Well, the primary reason for splayed control room walls given your layout constraints is as much about practicality as it is acoustics - it's the only way to create both a reflection-free zone in the control room (essential for monitoring) as well as good sight-lines through to the studio proper (helpful for producer/engineer-musician communication.)

If you can do without a control room window, then yes, the most straightforward way to ensure your CR will perform is to make it rectangular with good proportions and simply treat the first reflection points with absorption (not forgetting speaker/listener placement.)

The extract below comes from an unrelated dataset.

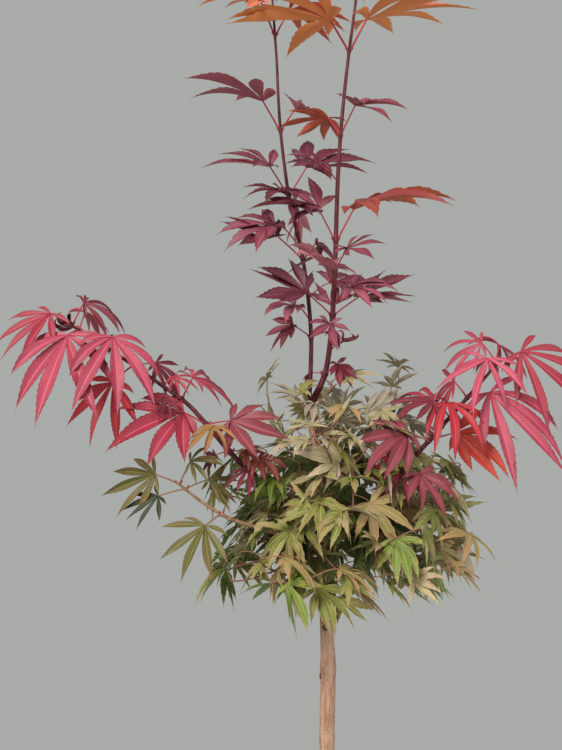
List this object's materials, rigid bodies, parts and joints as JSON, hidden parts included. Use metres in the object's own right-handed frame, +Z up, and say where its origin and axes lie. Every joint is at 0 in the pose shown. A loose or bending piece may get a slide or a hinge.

I should note that in the drawings I previously posted pertaining to your room, the angle of splay for each side is 12 degrees. The thinking is this;

a) because of the relatively short distance to the side boundaries a higher degree of splay may be necessary to effectively create an RFZ.
b) this degree of splay seems to lend itself well to an ergonomic and reflection-free 5.1 setup in terms of surround speaker placement (would mean moving the listener/centre of the circle back slightly.)
c) the 12 degree splay, carried over to the studio side of the wall, should be enough of an angle to provide some acoustical benefit vs. a smaller angle (since the opposite wall of the studio proper would not be splayed.)

The other thing to consider is that although, yes, you are making the CR smaller by adding the angle -half the space you're losing from the CR you're gaining in an already uncomfortably small studio room. Yes, there is about 20 square feet of "dead" space on the other side, but if it's possible to translate this into an exterior window to provide some natural light, then it would be a more than worthwhile trade-off IMO.

Regarding taking splayed walls into consideration in predicting the modal response of the final dimensions - the conventional internet wisdom seems to be to use the average width created by the splayed wall as the width in your calculations (probably fine, provided you're already well within the envelope of a known good proportion.) However I've recently altered my perception of the matter slightly - my current thinking is: the dimensions which are most relevant to the conventional method of predicting rectangular room modal response (e.g. the bobgolds calculator) are the actual remaining rectangular dimensions - i.e. the dimensions of the back of the room. This is based on my (possibly incorrect?) thinking that the splayed walls will diminish the impact of the width axial mode at the front of the room (while making the contribution of oblique and tangential modes more complex and difficult to predict) but the contribution of the width mode at the (rectangular) back of the room remains relevant (if possibly now of less consequence than the length and height axial modes at the listening position.)

Anyway, I agree with the others that if you're serious about this, I'd employ the services of a professional designer - you'll likely learn a lot more that way than by doing it (and possibly messing it up) yourself!